For instance, the file with digest
sha256:4c350163715b7b1d0fc3bcbf11bfffc0cf2d107f69253f237111a7480809e192
is
stored in the Ent index under the file
/sha256/4c/35/01/63/71/5b/7b/1d/0f/c3/bc/bf/11/bf/ff/c0/cf/2d/10/7f/69/25/3f/23/71/11/a7/48/08/09/e1/92/entry.json
,
which contains the following entry:
https://github.com/tiziano88/ent-index/blob/fddaa4b78ec4f4ba1e2c1e3e1c0b5ae9b06565e2/sha256/4c/35/01/63/71/5b/7b/1d/0f/c3/bc/bf/11/bf/ff/c0/cf/2d/10/7f/69/25/3f/23/71/11/a7/48/08/09/e1/92/entry.json#L1
Note that the Ent index only stores URLs, not actual data, under the
assumption that each URL will keep pointing to the same file forever.
The client querying the index is responsible to verify that the target file
still corresponds to the expected digest; if this validation fails, it means
that the URL was moved to point to a diferent file after it was added to the Ent
index.
Updating the index
Currently, entries may be added to the default index by creating a comment in
https://github.com/tiziano88/ent-index/issues/1 containing the URL of the file
to index.

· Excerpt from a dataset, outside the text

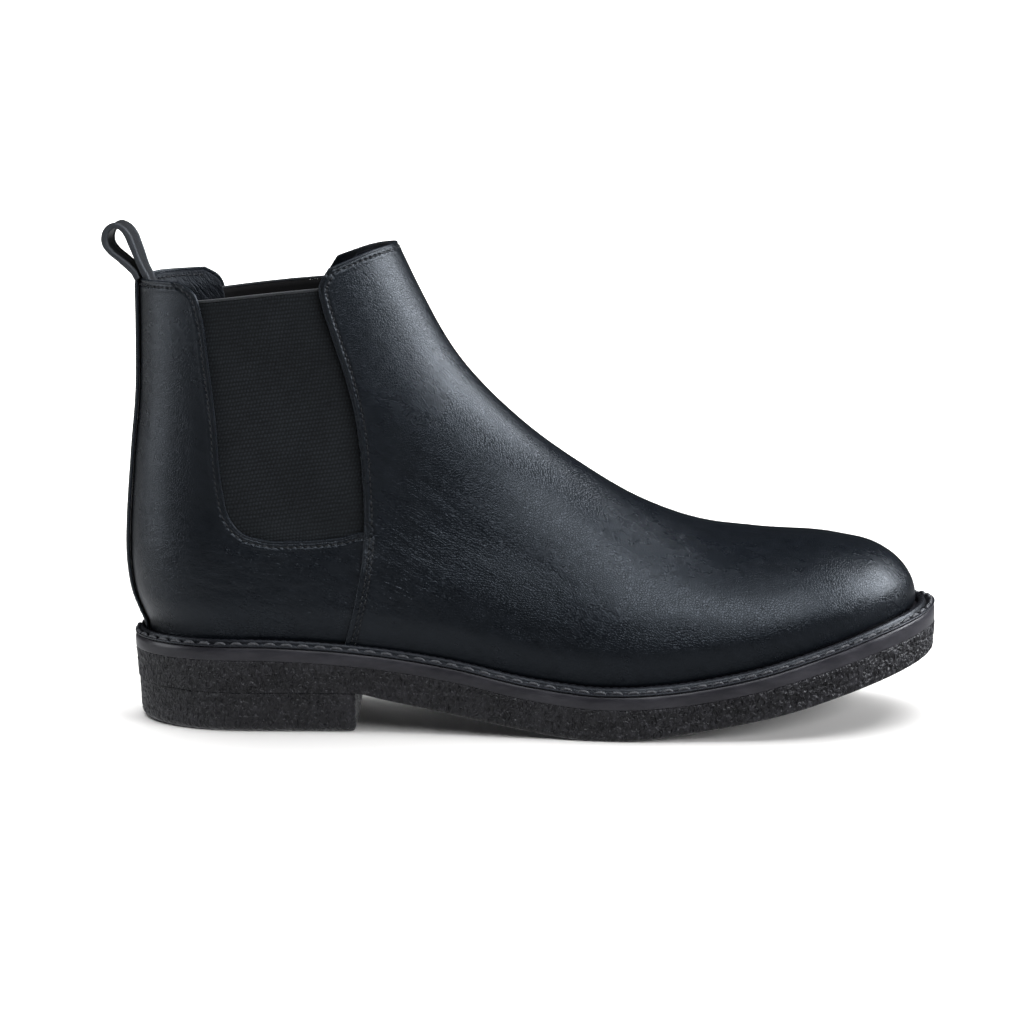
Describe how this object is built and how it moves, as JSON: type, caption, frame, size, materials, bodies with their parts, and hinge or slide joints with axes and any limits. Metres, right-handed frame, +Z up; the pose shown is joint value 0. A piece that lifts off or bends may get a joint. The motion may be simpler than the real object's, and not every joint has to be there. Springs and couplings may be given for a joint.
{
  "type": "chelsea boot",
  "caption": "Right ankle boot with elastic side gussets, a rear pull loop, a storm welt and a crepe-textured rubber sole with a separate heel.",
  "frame": {"origin": "bottom centre of the bounding box, on the ground under the boot", "axes": "+X from heel to toe, +Y towards the wearer's left foot (the boot's inner side), +Z up"},
  "size_m": [0.3154, 0.1038, 0.1877],
  "materials": {
    "upper_leather": "smooth polished black calf with fine grain",
    "lining_leather": "soft creased black lining leather",
    "elastic": "matte black woven elastic",
    "crepe_rubber": "matte black crepe relief",
    "sole_band": "smooth satin brown-black band",
    "thread": "waxed black thread",
    "board": "pressed fibre board",
    "cork": "granulated cork",
    "foam": "open-cell foam",
    "stiffener": "impregnated fibre sheet",
    "steel": "plain spring steel"
  },
  "bodies": {
    "boot": {"outsole": "crepe_rubber", "heel_block": "crepe_rubber", "midsole": "sole_band", "heel_nail_1": "steel", "heel_nail_2": "steel", "heel_nail_3": "steel", "heel_nail_4": "steel", "heel_nail_5": "steel", "welt": "upper_leather", "welt_thread": "thread", "bottom_filler": "cork", "shank": "steel", "insole_board": "board", "heel_cushion": "foam", "sock_liner": "lining_leather", "vamp": "upper_leather", "vamp_lining": "lining_leather", "toe_puff": "stiffener", "quarter_lateral": "upper_leather", "quarter_medial": "upper_leather", "back_strip": "upper_leather", "heel_lining": "lining_leather", "heel_counter": "stiffener", "gusset_lateral": "elastic", "gusset_medial": "elastic", "gusset_binding_lateral": "elastic", "gusset_binding_medial": "elastic"},
    "rear_collar": {"quarter_lateral_upper": "upper_leather", "quarter_medial_upper": "upper_leather", "back_strip_upper": "upper_leather", "heel_lining_upper": "lining_leather"},
    "pull_tab": {"pull_tab": "upper_leather"}
  },
  "joints": [
    {"name": "collar_lean", "type": "hinge", "parent": "boot", "child": "rear_collar", "pos_m": [-0.15107, 0, 0.075], "axis": [0, -1, 0], "range_deg": [0, 9], "stiffness_Nm_per_rad": 1.5},
    {"name": "pull_tab_swing", "type": "hinge", "parent": "rear_collar", "child": "pull_tab", "pos_m": [-0.14228, 0, 0.1702], "axis": [0, -1, 0], "range_deg": [-80, 35], "stiffness_Nm_per_rad": 0.02}
  ]
}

A GitHub actions is then triggered that fetches the file, creates an
appropriate entry in the index, and commits that back into the git repository.
You can try this by picking a URL of an existing file, and creating a comment in
https://github.com/tiziano88/ent-index/issues/1 ; after a few minutes, the
GitHub action should post another comment in reply, confirming that the entry
was correctly incorporated in the index, and printing out its digest, which may
then be used with the Ent CLI as above.
If the URL stops pointing to the file that was originally indexed, the Ent CLI
will detect that and produce an error.
There is no process for cleaning up / fixing inconsistent entries in the index
(yet).
Comparison with other systems
IPFS
https://ipfs.io/
IPFS aims to be a fully decentralized and censorship-resistant protocol and
ecosystem, which heavily relies on content-addressability.